INFORMATION PROVIDED →
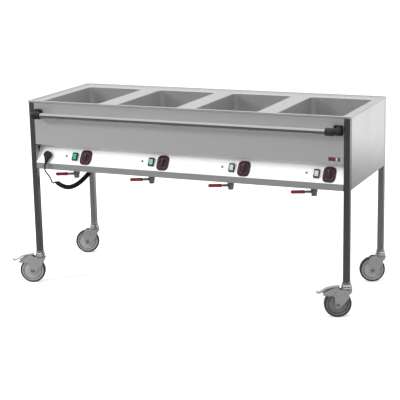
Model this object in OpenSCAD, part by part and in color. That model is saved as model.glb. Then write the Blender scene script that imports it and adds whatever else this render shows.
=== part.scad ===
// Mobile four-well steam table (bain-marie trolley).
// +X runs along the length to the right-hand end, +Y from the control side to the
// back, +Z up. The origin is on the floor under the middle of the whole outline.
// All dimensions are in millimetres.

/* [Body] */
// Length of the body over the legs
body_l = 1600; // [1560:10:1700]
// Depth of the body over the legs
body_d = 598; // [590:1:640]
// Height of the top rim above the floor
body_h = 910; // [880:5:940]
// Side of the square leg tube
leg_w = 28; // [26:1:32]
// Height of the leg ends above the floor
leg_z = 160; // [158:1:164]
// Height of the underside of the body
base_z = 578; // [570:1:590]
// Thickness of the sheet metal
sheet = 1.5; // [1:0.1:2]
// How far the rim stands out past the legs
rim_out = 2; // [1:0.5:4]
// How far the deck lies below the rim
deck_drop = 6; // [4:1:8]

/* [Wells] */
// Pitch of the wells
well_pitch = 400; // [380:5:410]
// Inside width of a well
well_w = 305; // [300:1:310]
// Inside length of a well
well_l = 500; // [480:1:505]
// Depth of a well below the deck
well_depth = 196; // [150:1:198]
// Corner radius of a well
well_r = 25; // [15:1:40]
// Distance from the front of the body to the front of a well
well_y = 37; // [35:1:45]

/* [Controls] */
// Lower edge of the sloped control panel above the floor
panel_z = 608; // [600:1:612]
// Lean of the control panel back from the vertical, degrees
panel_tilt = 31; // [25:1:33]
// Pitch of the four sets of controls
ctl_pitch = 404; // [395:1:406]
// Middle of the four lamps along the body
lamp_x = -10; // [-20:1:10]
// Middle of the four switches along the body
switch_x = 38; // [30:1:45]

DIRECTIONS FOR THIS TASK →
Everything from the first line through the line containing "are in millimetres." should be quoted exactly, and nothing beyond it.

RESULT BELOW →
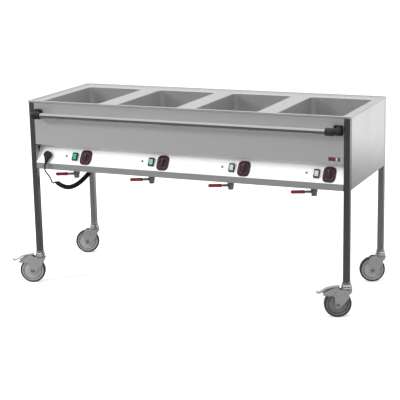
Model this object in OpenSCAD, part by part and in color. That model is saved as model.glb. Then write the Blender scene script that imports it and adds whatever else this render shows.
=== part.scad ===
// Mobile four-well steam table (bain-marie trolley).
// +X runs along the length to the right-hand end, +Y from the control side to the
// back, +Z up. The origin is on the floor under the middle of the whole outline.
// All dimensions are in millimetres.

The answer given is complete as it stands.